The Amazon Echo Show 8 (3rd Gen) at $150 is the best all-around smart display for most households in 2026. Its 8-inch HD screen, 13MP centering camera, and built-in Zigbee/Matter/Thread hub cover kitchen, video call, and smart home control needs.

Is Echo Show or Google Nest Hub better?

Echo Show wins on smart home hub features and screen size options (4 sizes vs 2). Google Nest Hub wins for Pixel and Google Photos households and offers a unique camera-less bedroom model with Soli radar sleep tracking. Pick based on your existing ecosystem.

Do smart displays work without WiFi?

No. Smart displays require continuous internet to process voice queries, stream music, and update content. Some basic functions like alarms, timers, and Bluetooth speaker mode work offline, but every voice command needing an answer fails without WiFi.

Can smart displays replace a tablet?

Partially. Smart displays handle video calling, recipe viewing, and smart home control as well as a tablet, but cannot run third-party apps, browse arbitrary websites, or work portably. They are fixed-position assistants, not general-purpose computers.

Are smart displays a security risk?

Smart displays with cameras and always-on microphones do collect data. The mitigation stack is: physical camera shutter, hardware mic mute, auto-delete voice recordings every 3 months, and never placing camera-equipped displays in bedrooms. Privacy-first buyers should pick the camera-less Google Nest Hub (2nd Gen).

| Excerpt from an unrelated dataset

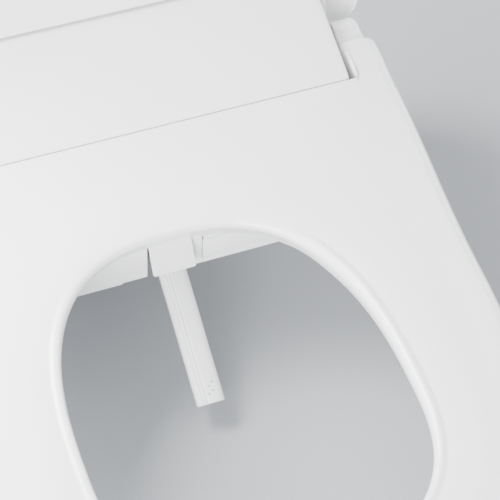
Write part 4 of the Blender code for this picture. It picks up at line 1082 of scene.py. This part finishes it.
# ---- nozzle, door and flap
@dataclass
class Nozzle:
    """The wash nozzle, its tip, the door over it and the dryer's flap."""

    half_x: float = 0.0102
    half_z: float = NOZZLE_HALF_Z
    reach: float = 0.0970
    inside: float = 0.040
    tip: float = 0.024
    end_edge: float = 0.0010
    seam: float = 0.00005
    grooves: tuple[float, float] = (-0.0060, -0.0034)
    groove_depth: float = 0.0011
    groove_width: float = 0.00055
    jets: tuple[tuple[float, float], ...] = (
        (-0.0006, -0.0905), (0.0026, -0.0885), (0.0006, -0.0850), (0.0034, -0.0825),
    )
    # Profile of a grey disc at each spray hole: painted shade that stands in for the dark inside of the hole.
    hole_shade_disc: tuple[tuple[float, float], ...] = ((-0.0006, 0.00075), (0.00006, 0.00075), (0.0001, 0.00066))
    leaf: tuple[float, float] = (-0.0018, 0.0007)
    pin_y: float = -0.0787
    door_pin: float = 0.0435
    flap_pin: float = 0.0363
    door_z: tuple[float, float] = (-0.0245, 0.0017)
    flap_x: tuple[float, float] = (0.0285, 0.0985)
    flap_z: tuple[float, float] = (-0.0211, -0.0024)
    band_x: tuple[float, float] = (0.0290, 0.0980)
    band_z: tuple[float, float] = (-0.0017, 0.0017)

    def section(self) -> Array:
        """The nozzle's section: a superellipse with two fine grooves along its top, towards the left."""
        ring = superellipse(self.half_x, self.half_z, 2.5, np.linspace(0, 2 * math.pi, 240, endpoint=False))
        top = ring[:, 1] > 0
        for x in self.grooves:
            dip = self.groove_depth * np.exp(-(((ring[:, 0] - x) / self.groove_width) ** 2))
            ring[:, 1] -= np.where(top, dip, 0.0)
        return ring

    def bar(self, ends: Sequence[tuple[float, float]]) -> Skin:
        """The section carried along the nozzle's axis, drawn in by the inset that goes with each place."""
        ring = self.section()
        rows = []
        for y, inset in ends:
            row = ring * np.array([1 - inset / self.half_x, 1 - inset / self.half_z])
            rows.append(np.stack([row[:, 0], np.full(len(row), y), row[:, 1]], -1))
        return Skin().tube(np.array(rows))

    def build(self, dresser: Dresser) -> None:
        """Makes the nozzle's pieces."""
        low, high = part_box("nozzle_tip")
        place = Place(((low[0] + high[0]) / 2, *NOZZLE_ROOT), NOZZLE_TURN)
        split = -self.reach + self.tip
        tube = self.bar([(split + self.seam, self.seam), (self.inside, 0.0)])
        dresser.piece(tube, "nozzle_tube", Look.NOZZLE, "nozzle", place, ["nozzle_body"])
        end = [(-self.reach + left, inset) for left, inset in quarter(self.end_edge, 6)[::-1]]
        cap = self.bar([*end, (split, 0.0)])
        dresser.piece(cap, "nozzle_cap", Look.NOZZLE, "nozzle", place, ["nozzle_tip"])
        # Nearly flush grey discs at the spray holes on the tip: painted shade in place of open holes.
        for number, (x, y) in enumerate(self.jets):
            skin = turned(np.array(self.hole_shade_disc), (x, y, self.half_z - 0.0001), 2, 24)
            dresser.piece(skin, f"nozzle_hole_shade_{number + 1}", Look.GREY, "nozzle", place, [])
        dresser.keep(Look.GREY, "nozzle_rack", "nozzle_pinion", "nozzle_guide")
        dresser.keep(Look.STEEL, "nozzle_motor", "nozzle_door_pin", "dryer_flap_pin")
        self.flaps(dresser)

    def flaps(self, dresser: Dresser) -> None:
        """The nozzle's door, swung out, and the dryer's flap, shut, with a fixed band over its pin."""
        door = Place((0.0, self.pin_y, self.door_pin), -math.radians(30.0))
        flap = Place((0.0, self.pin_y, self.flap_pin), 0.0)
        low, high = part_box("nozzle_door")
        door_x = (low[0], high[0])
        for name, body, place, nodes, x, z, corner, edge in (
            ("nozzle_door_leaf", "door", door, ["nozzle_door"], door_x, self.door_z, 0.0012, 0.0005),
            ("dryer_flap_leaf", "flap", flap, ["dryer_flap"], self.flap_x, self.flap_z, 0.0010, 0.0004),
            ("dryer_flap_band", "housing", flap, [], self.band_x, self.band_z, 0.0006, 0.0004),
        ):
            skin = rounded_block((x[0], self.leaf[0], z[0]), (x[1], self.leaf[1], z[1]), corner, edge)
            dresser.piece(skin, name, Look.GLOSS, body, place, nodes)


# ---- carried-over works and fixings
@dataclass
class Works:
    """The parts inside the housing and those that fix it to the bowl, which keep their CAD shapes."""

    def build(self, dresser: Dresser) -> None:
        """Dresses the nodes."""
        dresser.keep(Look.GREY, "dryer_duct", "fan_housing", "solenoid_valve", "release_button")
        dresser.keep(Look.FOIL, "dryer_heater")
        dresser.keep(Look.STEEL, "fan_motor", "release_latch")
        dresser.keep(Look.SATIN, "fan_rotor", "water_heater", "power_button", "wash_button")
        dresser.keep(Look.PALE, "feed_hose")
        dresser.keep(Look.DARK, "cord_gland")
        dresser.keep(Look.BRASS, "water_inlet")
        dresser.keep(Look.BOARD, "control_board")
        dresser.keep(Look.GLOSS, "filter_drawer")
        dresser.keep(Look.CARBON, "filter_cartridge")
        for side in ("left", "right"):
            dresser.keep(Look.STEEL, f"cover_screw_{side}", f"mounting_bolt_{side}")
            dresser.keep(Look.SATIN, f"bolt_nut_{side}")
            dresser.keep(Look.DARK, f"bolt_bush_{side}")


# ---- studio
@dataclass
class Studio:
    """The floor, lights, sky and camera."""

    eye: tuple[float, float, float] = (-0.29882, -0.93469, 1.09575)
    right: tuple[float, float, float] = (0.933865, -0.356173, 0.032207)
    up: tuple[float, float, float] = (0.251512, 0.718125, 0.648875)
    ahead: tuple[float, float, float] = (0.254241, 0.597861, -0.760213)
    lens: float = 144.0
    floor: float = -0.062

    def build(self) -> None:
        """Makes the studio."""
        self.ground()
        self.sky()
        self.light("side_key", (1.5, 0.45, 0.35), (0.0, -0.05, 0.05), 1.0, 28.0)
        self.light("near_soft", (-0.42, 0.22, 0.62), (-0.12, -0.05, 0.05), 0.5, 32.0)
        self.light("front_fill", (-1.1, -1.7, 0.60), (0.0, -0.05, 0.0), 1.3, 125.0)
        self.camera()

    def ground(self) -> None:
        """A wide pale floor."""
        size = 12.0
        data = bpy.data.meshes.new("studio_floor")
        corners = [(x * size, y * size, self.floor) for x, y in ((-1, -1), (1, -1), (1, 1), (-1, 1))]
        data.from_pydata(corners, [], [(0, 1, 2, 3)])
        obj = bpy.data.objects.new("studio_floor", data)
        bpy.context.scene.collection.objects.link(obj)
        g = Graph("floor_paint")
        broad = g.noise(0.8)
        g.set(Base_Color=g.mix(broad, (0.335, 0.349, 0.367, 1), (0.355, 0.369, 0.387, 1)), Roughness=0.8)
        data.materials.append(g.material)

    def sky(self) -> None:
        """An even pale surround."""
        world = bpy.data.worlds.new("studio_sky")
        world.use_nodes = True
        background = world.node_tree.nodes["Background"]
        background.inputs["Color"].default_value = (0.86, 0.88, 0.92, 1)
        background.inputs["Strength"].default_value = 1.1
        bpy.context.scene.world = world

    def light(
        self, name: str, place: Sequence[float], aim: Sequence[float], size: float, power: float
    ) -> None:
        """A square soft light aimed at a point."""
        data = bpy.data.lights.new(name, "AREA")
        data.shape = "SQUARE"
        data.size = size
        data.energy = power
        obj = bpy.data.objects.new(name, data)
        bpy.context.scene.collection.objects.link(obj)
        obj.location = place
        obj.rotation_euler = (Vector(aim) - Vector(place)).to_track_quat("-Z", "Y").to_euler()

    def camera(self) -> None:
        """The camera, from its three directions."""
        data = bpy.data.cameras.new("camera")
        data.lens = self.lens
        data.sensor_width = 36.0
        obj = bpy.data.objects.new("camera", data)
        bpy.context.scene.collection.objects.link(obj)
        columns = [self.right, self.up, tuple(-v for v in self.ahead)]
        turn = Matrix([[columns[j][i] for j in range(3)] for i in range(3)]).to_4x4()
        obj.matrix_world = Matrix.Translation(self.eye) @ turn
        bpy.context.scene.camera = obj


def main() -> None:
    """Loads the frame and builds every sub-assembly in order."""
    logging.basicConfig(level=logging.INFO, format="%(name)s: %(message)s")
    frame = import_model()
    dresser = Dresser(frame)
    for assembly in (Seat(), Lid(), Housing(), Nozzle(), Works()):
        assembly.build(dresser)
    Studio().build()


if __name__ == "__main__":
    main()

Can a smart display work as a security camera?

Yes. Echo Show 5, 8, 10, and 15 plus Google Nest Hub Max all have a Home Monitoring or Nest Cam mode that turns the camera into an indoor security camera viewable from the Alexa or Google Home app. The Google Nest Hub (2nd Gen) has no camera and cannot do this.

What size smart display should I buy?

5–7 inches for bedside or small kitchen counter (Echo Show 5, Nest Hub). 8–10 inches for main kitchen counter or living room (Echo Show 8, Echo Show 10, Nest Hub Max). 15 inches for permanent wall-mounted family hub (Echo Show 15). Match the size to your viewing distance.